Unnamed: 0,artist,song,text,explicit_label,language,prepped_lyrics,lemmatized,unique_words
0,ABBA,"Andante, Andante","Take it easy with me, please \nTouch me gentl...",0,en,"[take, easy, please, touch, gently, summer, ev...","[take, easy, please, touch, gently, summer, ev...","[thousand, butterfly, slow, night, soul, body,..."
1,ABBA,As Good As New,I'll never know why I had to go \nWhy I had t...,0,en,"[never, know, go, put, lousy, rotten, show, bo...","[never, know, go, put, lousy, rotten, show, bo...","[take, say, found, another, way, know, thank, ..."
2,ABBA,Bang-A-Boomerang,Making somebody happy is a question of give an...,0,en,"[making, somebody, happy, question, give, take...","[make, somebody, happy, question, give, take, ...","[show, tool, boomerang, throw, found, boom, kn..."
3,ABBA,Chiquitita,"Chiquitita, tell me what's wrong \nYou're enc...",0,en,"[chiquitita, tell, wrong, enchained, sorrow, e...","[chiquitita, tell, wrong, enchain, sorrow, eye...","[shoulder, cry, candle, feather, best, way, so..."

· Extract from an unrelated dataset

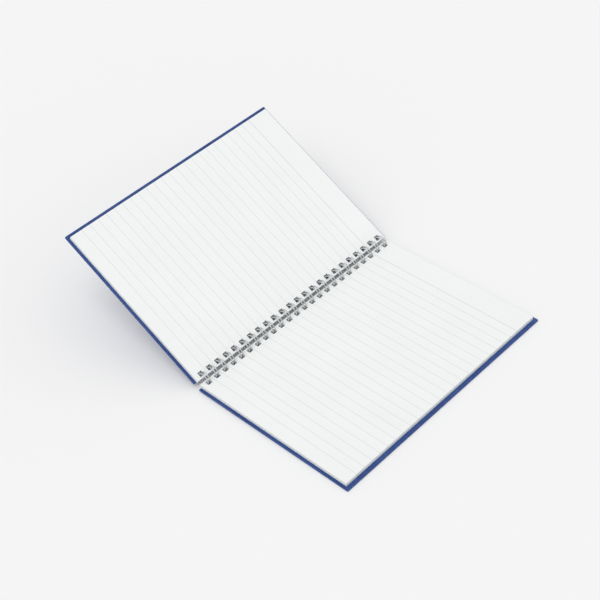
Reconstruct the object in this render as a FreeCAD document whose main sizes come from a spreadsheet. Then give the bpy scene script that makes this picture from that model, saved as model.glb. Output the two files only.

4,ABBA,Dancing Queen,"You can dance, you can jive, having the time o...",0,en,"[dance, jive, time, life, see, girl, watch, sc...","[dance, jive, time, life, see, girl, watch, sc...","[light, teaser, leave, night, another, dance, ..."


Now, our data is ready for exploratory data analysis (EDA) and modeling!